Misalnya saya pinjam uang 10 juta, maka selama uang itu masih di tangan saya, tiap bulan saya harus berinfak sebesar 25 ribu rupiah. Kelihatannya ringan dan mudah, apalagi yang namanya infak itu kan ibadah juga. Maka seolah-olah cara ini dianggap halal.

Padahal kalau kita teliti lebih dalam dengan melihat realitas bukan istilah, akad ini tidak lain akan yang dilakukan oleh para rentenir, yaitu membungakan uang atau menyewakan uang. Hanya saja, akad ini kemudian dibungkus dengan istilah-istilah yang menipu, bahkan berbau agama.
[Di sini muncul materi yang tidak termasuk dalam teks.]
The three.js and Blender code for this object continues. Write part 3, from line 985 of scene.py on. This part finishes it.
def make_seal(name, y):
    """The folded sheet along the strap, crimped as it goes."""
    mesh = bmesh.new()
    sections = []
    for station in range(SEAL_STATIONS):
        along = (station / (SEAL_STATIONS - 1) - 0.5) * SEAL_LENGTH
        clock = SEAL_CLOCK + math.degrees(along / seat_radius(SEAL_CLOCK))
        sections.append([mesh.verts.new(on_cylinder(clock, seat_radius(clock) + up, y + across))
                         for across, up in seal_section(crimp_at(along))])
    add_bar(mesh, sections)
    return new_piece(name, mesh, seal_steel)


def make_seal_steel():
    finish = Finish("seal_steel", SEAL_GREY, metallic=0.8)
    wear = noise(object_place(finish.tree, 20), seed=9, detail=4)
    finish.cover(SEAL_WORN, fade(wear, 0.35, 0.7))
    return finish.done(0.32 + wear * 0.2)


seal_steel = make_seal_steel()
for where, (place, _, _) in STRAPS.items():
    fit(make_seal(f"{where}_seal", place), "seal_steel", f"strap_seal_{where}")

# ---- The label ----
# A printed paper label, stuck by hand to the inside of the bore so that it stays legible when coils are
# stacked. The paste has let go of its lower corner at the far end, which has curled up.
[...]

Bagaimana hukumnya? Hukumnya jelas 100% haram. Karena sistem pinjam uang itu pada dasarnya tidak boleh ada kelebihan dalam pengembalian. Tetapi niatnya kan berinfak?

Niat infaknya tentu berpahala, tetapi berinfak itu kepada siapa? Kalau infaknya kepada anak yatim, fakir miskin, janda tidak mampu, dan mereka yang membutuhkan, tentu saja boleh. Tetapi kalau kewajiban 2,5% itu harus dibayarkan kepada koperasi, sebagai konsekuensi peminjaman uang, itu adalah bunga. Mau diganti dengan istilah apa pun terserah saja, tetapi hakikatnya adalah bunga dari penyewaan uang.

Lain halnya kalau yang dipinjamkan atau disewakan itu berupa aset barang, seperti tenda, kursi dan lainnya. Maka benda-benda seperti itu memang halal disewakan. Koperasi berhak menyewakan barang-barang itu, dan kita yang meminjam silahkan berinfak.

Namun catatan penting yang harus digaris-bawahi adalah bahwa uang tidak boleh disewakan, walau pun yang menyelenggarakannya koperasi syariah, yang bernaung di bawah masjid. Bahkan walau pun akadnya bukan bunga tetapi infak.

Dalam hal ini, istilah bunga disamarkan menjadi infak. Dan inilah salah satu bentuk kamuflase yang diharamkan. Yang jelas, kita tidak bisa tiba-tiba memvonis sebuah akad itu halal atau haram, kalau belum kita telanjangi satu per satu detil persyaratannya.